Я стоял на дороге, видел, как солдаты выносили из дымящейся кучи черных бревен и пепла обгорелые трупы детей, девушек, стариков, и в голове вертелась фраза: «Смерть немецким оккупантам!»

Как они могли? Это же не люди! Мы победим, обязательно найдем их. Они не должны жить.

А вокруг, на всем нашем пути, на фоне черных журавлей колодцев маячили белые трубы сожженных сел и городов. И каждый вечер связисты мои обсуждали, как они будут после победы мстить фрицам. И я воспринимал это как должное. Суд, расстрел, виселица — все, что угодно, кроме того, что на самом деле произошло в Восточной Пруссии спустя полтора года.

Ни в сознании, ни в подсознании тех людей, с которыми я воевал, которых любил в 1943 году, того, что будет в 1945 году, не присутствовало.

Так почему и откуда оно возникло?

Я стоял напротив дымящегося пепелища, смотрел на жуткую картину, а на дорогу выходили женщины и девушки, которые смогли убежать и укрыться в окрестных лесах, и вот мысль, которая застряла во мне навсегда: какие они красивые!

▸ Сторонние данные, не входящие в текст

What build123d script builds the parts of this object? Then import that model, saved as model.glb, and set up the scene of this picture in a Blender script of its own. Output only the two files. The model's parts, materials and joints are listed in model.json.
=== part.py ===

Мы шли по Минскому шоссе на запад, а по обочинам шли на восток, домой освобожденные наши люди, и мое сердце трепетало от радости, от новой мысли — в какой красивой стране я живу, и мой оптимистический, книжный, лозунговый патриотизм органически все более и более становился главным веществом моей жизни. К несчастью, я не понимал тогда, что войн без зверств не бывает, забыл о пытках невинных людей в застенках Лубянки и ГУЛАГа.

Глава 5

НАСТУПЛЕНИЕ В ГРЯЗИ

…Два случая, два казуса войны.

Мы были безнадежно влюблены.

Проклятая бомбежка — миг и вечность.

Сычевка, Ржев, деревня Бодуны.

Ты о Москве? А я о блиндаже.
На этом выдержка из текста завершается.